Thune also warned that such a move could disrupt other Republican priorities, including a farm bill, permitting reform, and sanctions legislation related to Russia.

The debate underscores a broader institutional dilemma. The filibuster has long been defended as a mechanism that forces consensus, slows sudden policy swings, and protects minority viewpoints when power shifts. Even as frustration with gridlock grows, Senate leaders in both parties have historically resisted broad changes, mindful that today’s majority often becomes tomorrow’s minority.

That concern has only sharpened as partisan politics grow more volatile at the state level.

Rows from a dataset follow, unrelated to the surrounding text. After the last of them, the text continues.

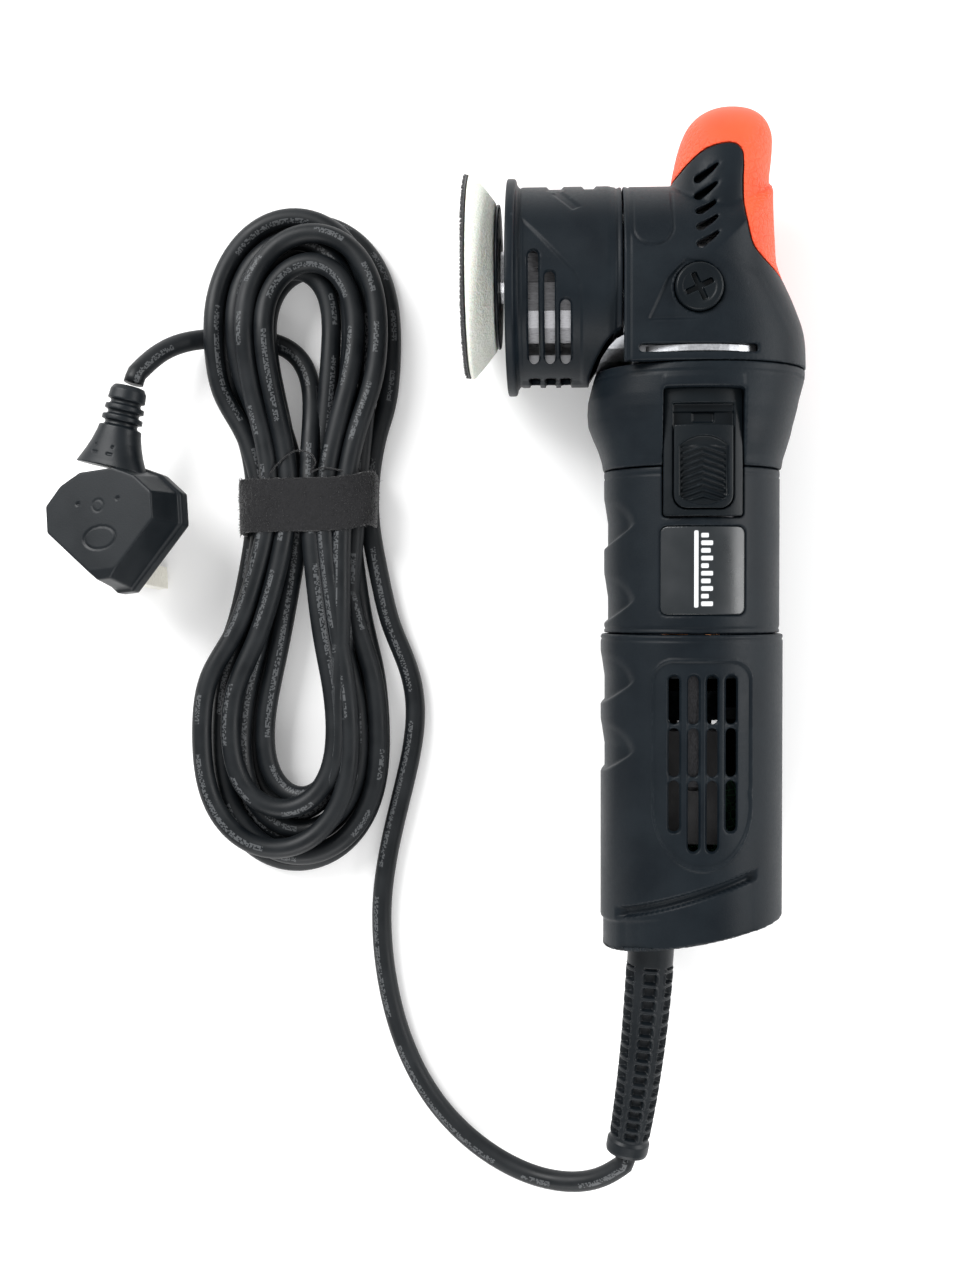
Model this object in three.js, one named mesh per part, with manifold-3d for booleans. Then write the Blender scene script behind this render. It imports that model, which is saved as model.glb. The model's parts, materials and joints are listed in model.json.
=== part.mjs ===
// A compact dual-action polisher that lies on its side, with its mains cord tied in a hank beside it.
// Units are millimetres. The polisher is drawn in its own frame: the motor axis is Y, with the palm
// grip at +Y, the spindle axis is X, with the plate at -X, and the switch side is +Z. Both axes cross
// at its origin. It is then laid on the table, where z = 0, and the cord is drawn in the table's frame.
import * as THREE from 'three';
import { mergeVertices } from 'three/addons/utils/BufferGeometryUtils.js';
import Module from 'manifold-3d';

const wasm = await Module();
wasm.setup();

// Driving dimensions.
const GAP = 0.3; // clearance between pieces that meet
const PITCH = THREE.MathUtils.degToRad(1.5); // the barrel's tail rests lower than the head
const ORBIT_OFFSET = 4; // plate axis from spindle axis, so the plate orbits 8 mm across
const PLATE_RADIUS = 34.7;
const PLATE_BASE_RADIUS = 24.6;
const PLATE_FACE = -77.6; // hook face, along X
const SHROUD_MOUTH = -63.3;
const SHROUD_BACK = -24.5;
const SHROUD_RADIUS = 34;
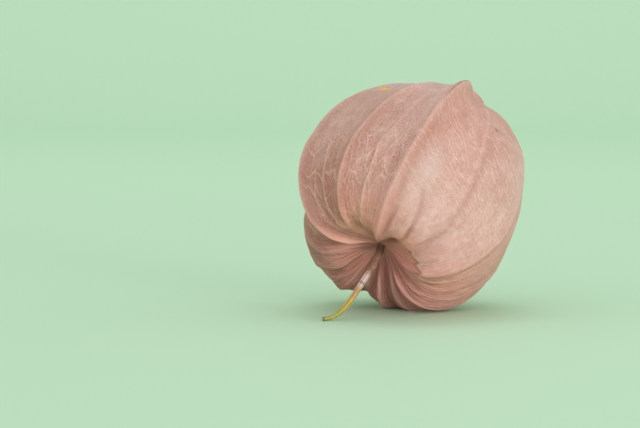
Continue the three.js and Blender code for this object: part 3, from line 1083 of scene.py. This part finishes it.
# %% The stalk's tree
def stalk_tree(inputs):
    nodes, given = new_tree("stalk", inputs)
    circle = {"Resolution": STALK_SIDES, "Radius": 1.0}
    round_profile = nodes.add("GeometryNodeCurvePrimitiveCircle", {}, circle)
    factor = nodes.add("GeometryNodeSplineParameter", output="Factor")
    furrow = 0.5 - (factor * (2 * math.pi * STALK_FURROWS)).maths("COSINE") * 0.5
    position = nodes.add("GeometryNodeInputPosition")
    squeeze = 1 - furrow * given["Furrow depth"] / given["Radius"]
    pressed = nodes.vector("SCALE", position, squeeze)
    profile = {"Geometry": round_profile, "Position": pressed}
    profile = nodes.add("GeometryNodeSetPosition", {}, profile)
    profile = store(nodes, profile, "furrow", furrow)

    kind = {"spline_type": "CATMULL_ROM"}
    line = nodes.add("GeometryNodeCurveSplineType", kind, {"Curve": given["Geometry"]})
    line = nodes.add("GeometryNodeResampleCurve", {}, {"Curve": line, "Count": STALK_RINGS})
    along = nodes.add("GeometryNodeSplineParameter", output="Factor")
    line = store(nodes, line, "along", along)
    root = (1 - smooth(along, 0.0, ROOT_END)) * given["Root flare"]
    cut = smooth(along, CUT_FROM, 1.0) * given["Cut taper"]
    lumps = (noise(nodes.join(along * 30.0, 0.0, 0.0), 1.0, detail=2.0) - 0.5) * LUMP_HEIGHT
    thickness = (given["Radius"] + root - cut + lumps) * MM
    sweep = {"Curve": line, "Profile Curve": profile, "Scale": thickness, "Fill Caps": True}
    rod = nodes.add("GeometryNodeCurveToMesh", {}, sweep)
    parts = split(position)
    above_floor = nodes.join(parts, parts.out("Y"), parts.out("Z").maths("MAXIMUM", 0.0))
    end = nodes.add("GeometryNodeInputNamedAttribute", {"data_type": "FLOAT"}, {"Name": "along"})
    frayed = noise(position, 1500.0, detail=1.0, seed=2.0) * smooth(end, FRAYED_FROM, 1.0)
    ragged = frayed * MM
    outward = nodes.join(ragged * FRAY_X, ragged * FRAY_Y, 0.0)
    rest = {"Geometry": rod, "Position": above_floor, "Offset": outward}
    close_tree(nodes, nodes.add("GeometryNodeSetPosition", {}, rest), given["Material"])
    return nodes


# %% The stalk's material
# The root end, down in the pit, is painted dark as shade.
ROOT_BROWN = (96, 62, 54)
# Each further colour, with the places along the stalk where it begins and where it is full.
STALK_COLOURS = [
    ((146, 100, 84), 0.08, 0.18),
    ((216, 188, 180), 0.32, 0.41),
    ((192, 152, 108), 0.5, 0.56),
    ((190, 164, 74), 0.61, 0.69),
    ((160, 164, 80), 0.75, 0.9),
]
CUT_BROWN = (120, 96, 56)
RING_BROWN = (95, 73, 62)
RING_AT = (0.48, 0.012)
FURROW_BROWN = (109, 84, 57)
PALE_STREAK = (229, 207, 169)


def dry_stalk():
    material, nodes = new_material("dry_stalk")
    along = nodes.add("ShaderNodeAttribute", {"attribute_name": "along"}, output="Fac")
    furrow = nodes.add("ShaderNodeAttribute", {"attribute_name": "furrow"}, output="Fac")
    place = nodes.add("ShaderNodeTexCoord", output="Object")
    streaks = noise(place, 1200.0, detail=3.0)
    colour = screen(ROOT_BROWN)
    for further, start, full in STALK_COLOURS:
        colour = blend(colour, screen(further), smooth(along, start, full))
    for further, share in (
        (CUT_BROWN, smooth(along, 0.97, 1.0) * 0.6),
        (RING_BROWN, bell(along, *RING_AT) * 0.7),
        (FURROW_BROWN, smooth(furrow, 0.5, 1.0) * 0.5),
        (PALE_STREAK, smooth(streaks, 0.5, 0.75) * 0.45),
    ):
        colour = blend(colour, screen(further), share)
    bump = nodes.add("ShaderNodeBump", {}, {"Strength": 0.3, "Distance": 0.0002, "Height": streaks})
    close_material(nodes, {
        "Base Color": colour,
        "Roughness": mix(0.5, 0.75, streaks),
        "Normal": bump,
        "Specular IOR Level": 0.4,
    })
    return material


# %% The stalk
stalk_inputs = {**STALK_SIZES, "Material": dry_stalk()}
stalk = grow("lantern_stalk", stalk_line(), stalk_tree(stalk_inputs), stalk_inputs)
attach(stalk, BODY)
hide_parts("stalk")

# %% [markdown]
# ## The studio
# The floor is one plain pale sheet that bends up behind the object, so no line shows where
# the two meet. A pale surround lights everything evenly. Two soft lights from the right and
# the front model the ribs, and the lower one reaches into the folds round the stalk. A weak
# one opens the shadows, and one more is for the backdrop. The camera has a long lens, and
# stands a little above the object.

# %% Floor and backdrop
STAGE_HALF = 3.0
BEND_FROM = 1.2
BEND_RADIUS = 0.7
BEND_STEPS = 24
BACKDROP_HEIGHT = 2.4


def pale_stage():
    """One pale sheet: the floor, which bends up behind the object into a backdrop."""
    material, nodes = new_material("pale_stage")
    sockets = {"Base Color": screen((200, 232, 202)), "Roughness": 0.7, "Specular IOR Level": 0.2}
    close_material(nodes, sockets)
    turns = [math.pi / 2 * step / BEND_STEPS for step in range(BEND_STEPS + 1)]
    bend = [
        (BEND_FROM + BEND_RADIUS * math.sin(turn), BEND_RADIUS * (1 - math.cos(turn)))
        for turn in turns
    ]
    profile = [(-STAGE_HALF, 0.0), *bend, (BEND_FROM + BEND_RADIUS, BACKDROP_HEIGHT)]
    points = [(side * STAGE_HALF, y, z) for y, z in profile for side in (-1, 1)]
    faces = [(at, at + 1, at + 3, at + 2) for at in range(0, len(points) - 2, 2)]
    mesh = bpy.data.meshes.new("stage")
    mesh.from_pydata(points, [], faces)
    mesh.materials.append(material)
    mesh.shade_smooth()
    return add_object("stage", mesh)


pale_stage()

# %% Lights
MIDDLE = (0.0, 0.0, 0.022)
# Name, place, the place it points at, width in metres, and power in watts.
LIGHTS = [
    ("key", (0.50, -0.52, 0.20), MIDDLE, 0.5, 0.5),
    ("low", (0.46, -0.56, 0.06), MIDDLE, 0.15, 1.7),
    ("front", (0.10, -0.62, 0.06), MIDDLE, 0.2, 0.5),
    ("back", (0.0, 0.3, 1.5), (0.0, 1.6, 0.6), 1.0, 5.0),
]
SURROUND = screen((236, 236, 236))
SURROUND_STRENGTH = 0.92

for name, at, to, size, power in LIGHTS:
    light = bpy.data.lights.new(name, "AREA")
    light.shape = "DISK"
    light.size = size
    light.energy = power
    lamp = add_object(name, light)
    lamp.location = at
    lamp.rotation_euler = (Vector(to) - Vector(at)).to_track_quat("-Z", "Y").to_euler()

world = bpy.data.worlds.new("surround")
world.use_nodes = True
background = world.node_tree.nodes["Background"].inputs
background["Color"].default_value = SURROUND
background["Strength"].default_value = SURROUND_STRENGTH
bpy.context.scene.world = world
bpy.context.scene.view_settings.view_transform = "Standard"

# %% Camera
PICTURE_WIDTH = 640
FOCAL_PIXELS = 1900
SENSOR_WIDTH = 36.0
DISTANCE = 0.4
LOOKING_DOWN = math.radians(4)
HUSK_RIGHT_PIXELS = 82.7
HUSK_ABOVE_PIXELS = 6.8

data = bpy.data.cameras.new("camera")
data.sensor_width = SENSOR_WIDTH
data.lens = FOCAL_PIXELS * SENSOR_WIDTH / PICTURE_WIDTH
data.clip_start = 0.01
camera = add_object("camera", data)
towards_camera = Vector((0, -math.cos(LOOKING_DOWN), math.sin(LOOKING_DOWN)))
camera.location = HUSK_CENTRE * MM + towards_camera * DISTANCE
pitch = LOOKING_DOWN + math.atan(HUSK_ABOVE_PIXELS / FOCAL_PIXELS)
yaw = math.atan(HUSK_RIGHT_PIXELS / FOCAL_PIXELS)
camera.rotation_euler = (math.pi / 2 - pitch, 0, yaw)
bpy.context.scene.camera = camera
print("camera at", [round(part, 4) for part in camera.location], "lens", round(data.lens, 1))
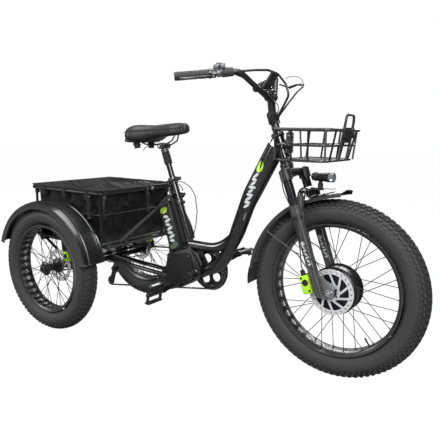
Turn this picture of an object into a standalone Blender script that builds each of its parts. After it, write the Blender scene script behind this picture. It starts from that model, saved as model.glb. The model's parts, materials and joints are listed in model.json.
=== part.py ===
"""Adult electric cargo tricycle: step-through frame, one wide wheel in front, two behind.

Metres, +X forward, +Y left, +Z up. Shapes are laid out from the rear axle line
(x = 0 there, z = 0 on the ground); the empty "layout" moves all of them so that
the origin is on the ground under the middle of the whole tricycle.
"""

import math
from types import SimpleNamespace

import bmesh
import bpy
from mathutils import Matrix, Vector

# ------------------------------------------------------------ driving dimensions
LAYOUT_X = 0.674          # rear axle line to the middle of the overall length
WHEELBASE = 1.300
HALF_TRACK = 0.3375       # middle plane of a rear wheel
TYRE_R = 0.0493           # section radius of every tyre
FRONT_R, REAR_R = 0.354, 0.3005      # outer radii of the tyres
FRONT_RIM_R, REAR_RIM_R = 0.2605, 0.2085
RIM_HALF = 0.038
FRONT_ROTOR_Y = -0.0545
REAR_ROTOR_INSET = 0.0520            # rotor inboard of the rear wheel's middle plane
HEAD_ANGLE = math.radians(70.0)
HEAD_X, HEAD_Z = 1.010, 0.970        # a point on the steering axis
FORK_OFFSET = 0.026       # stanchions ahead of the steering axis
LEG_Y = 0.082
STANCHION_R, LOWER_R = 0.0175, 0.0215
SEAT_X, SEAT_Z = 0.476, 0.731        # a point on the seat tube axis, same slope as the head
SEAT_TUBE_R, SEAT_BORE_R, POST_R = 0.0175, 0.0139, 0.0136
BB_X, BB_Z = 0.645, 0.312            # crank axis
CRANK_LEN = 0.167
CRANK_ANGLE = math.radians(212.0)    # right crank, from +X upwards
CHAIN_Y = 0.062
RING_R, COG_R = 0.0900, 0.0360
AXLE_R = 0.0075
REAR_BASKET = SimpleNamespace(back=-0.207, front=0.262, half=0.2555, floor=0.430, top=0.665)
FRONT_BASKET = SimpleNamespace(back=1.068, front=1.306, half=0.155, floor=0.852, top=0.965)
BAR_END = Vector((0.735, 0.300, 1.155))          # left half of the handlebar
BAR_BEND = Vector((0.925, 0.150, 1.180))
BAR_CLAMP = Vector((0.982, 0.036, 1.092))
BAR_R = 0.0111
STEM_PIVOT = Vector((0.9918, 0.0, 1.020))
GAP = 0.0003              # clearance between neighbouring pieces

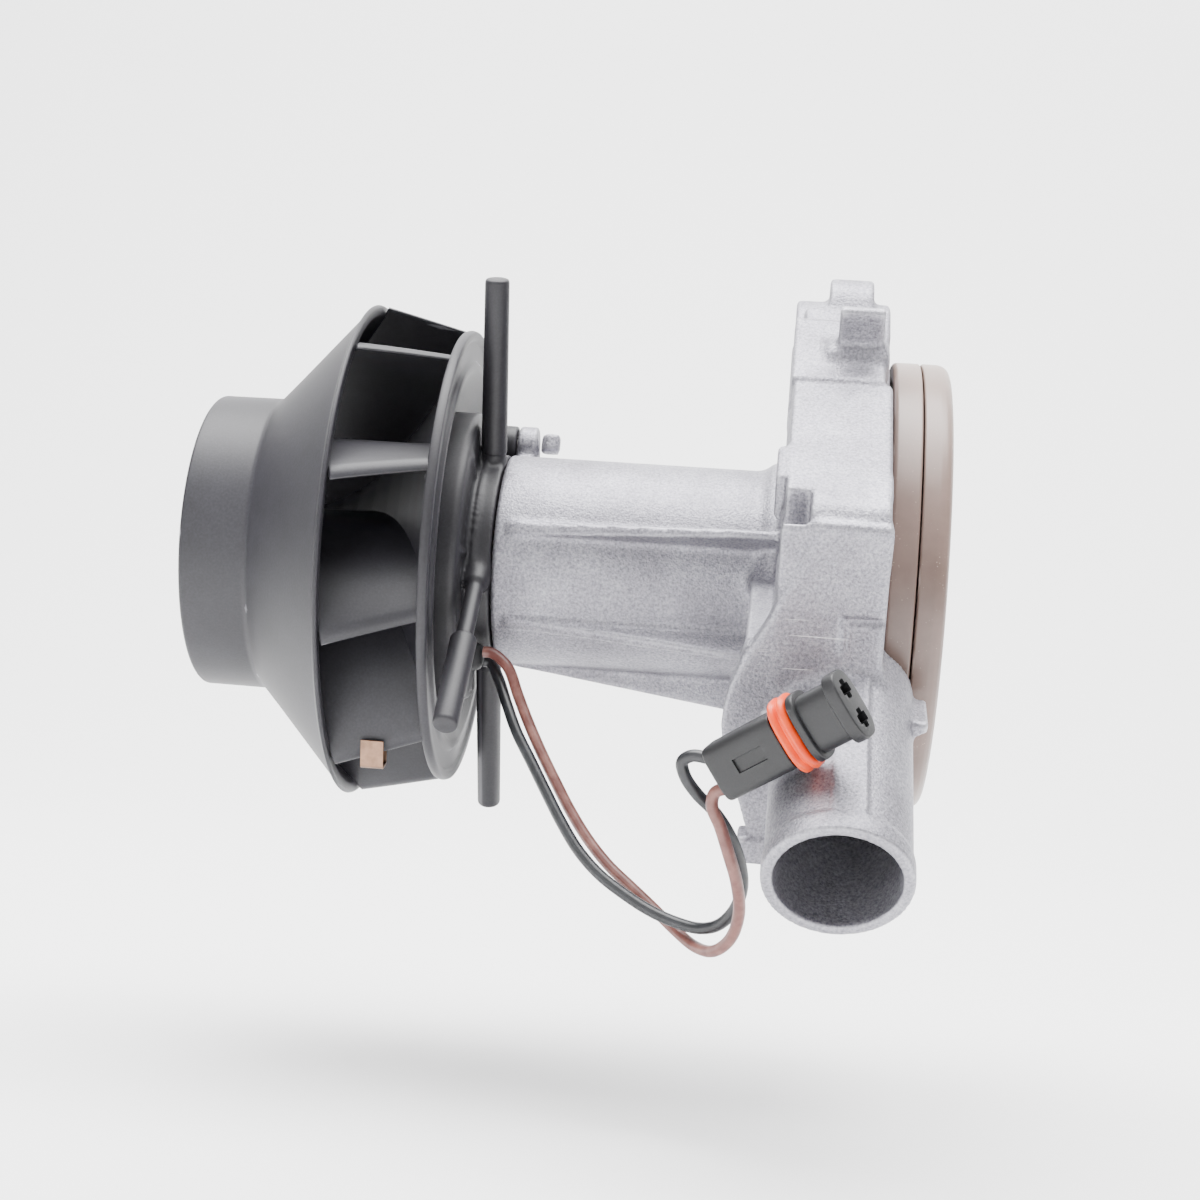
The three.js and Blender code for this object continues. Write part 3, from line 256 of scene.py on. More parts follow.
leads = {}
for name, route, dark, light, length in (
        ("black", BLACK_ROUTE, "#191a1d", "#2b2c30", 0.1261),
        ("brown", BROWN_ROUTE, "#6a403a", "#8a5f55", 0.1247)):
    path = smooth_route(route, 8)
    lead = tube(f"{name}_lead", path, np.full(len(path), LEAD_R), 20)
    lead.data.materials.append(wire_insulation(f"pvc_insulation_{name}", dark, light))
    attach(lead, "housing")
    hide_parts(f"lead_{name}")
    leads[name] = (lead, path, length)

# ---- Blower casting --------------------------------------------------------------------------
# One aluminium pressure die-casting: ribbed motor barrel, flange, side channel and inlet stub.
# Its own frame is turned -50 degrees about the shaft: -Z runs down the stub, -Y is the cheek.
TILT = math.radians(-50)
CELL = 0.6
GRID_LOW, GRID_HIGH = np.array([-79.2, -63.0, -94.2]), np.array([11.4, 48.0, 48.0])


class Casting:
    """A solid held as distances to its skin on a grid: below zero is metal. Each shape is added or
    carved on its own part of the grid, with a fillet of the given width where the two meet."""

    def __init__(self, low, high, cell):
        self.axes = [np.arange(a, b + cell, cell, dtype=np.float32) for a, b in zip(low, high)]
        self.cell = cell
        self.field = np.full([len(a) for a in self.axes], 9.0, np.float32)

    def patch(self, low, high, margin):
        """The part of the grid round a box, and its coordinates."""
        cuts = [slice(*np.searchsorted(axis, (lo - margin, hi + margin)))
                for axis, lo, hi in zip(self.axes, low, high)]
        x, y, z = (axis[s] for axis, s in zip(self.axes, cuts))
        return tuple(cuts), x[:, None, None], y[None, :, None], z[None, None, :]

    def blend(self, shape, fillet, sign):
        """Smooth union for sign 1: the lesser distance, lowered by up to a quarter of the fillet
        where both are near; for sign -1 the same on the opposite side of the skin."""
        distance, low, high = shape
        cuts, x, y, z = self.patch(low, high, fillet + 2.5)
        old = sign * self.field[cuts]
        new = distance(x, y, z)
        near = np.maximum(fillet - np.abs(old - new), 0)
        self.field[cuts] = sign * (np.minimum(old, new) - near * near / (4 * fillet))

    def add(self, *shapes, fillet=0.9):
        for shape in shapes:
            self.blend(shape, fillet, 1)

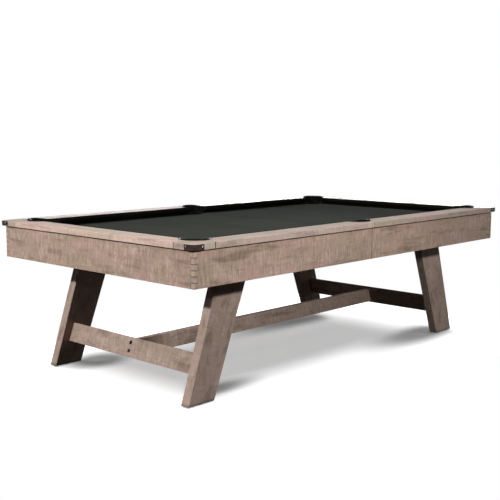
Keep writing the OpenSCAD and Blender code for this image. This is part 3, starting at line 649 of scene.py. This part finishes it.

In Virginia, where Democrats moved quickly to reshape election and governance rules after consolidating power, Republicans now point to a cautionary example of how Democrats will take away the filibuster anyway.

For Republicans, the temptation to weaken the filibuster in order to pass a signature election bill is understandable, particularly amid fears that Democrats, whom they see as increasingly radical, could abolish it themselves in a future Congress. But history suggests that procedural shortcuts rarely age well. The filibuster, imperfect as it is, has often functioned less as a roadblock than as a forcing mechanism, compelling negotiation, moderation, and durability in federal law.

As the SAVE America Act moves toward a Senate vote, the immediate question is whether Republicans can muster enough pressure to change the rules. The longer-term question is whether doing so would undermine the very institutional safeguards they may one day rely on. But maybe the first question is more straightforward: Why do Democrats oppose voter ID in the first place?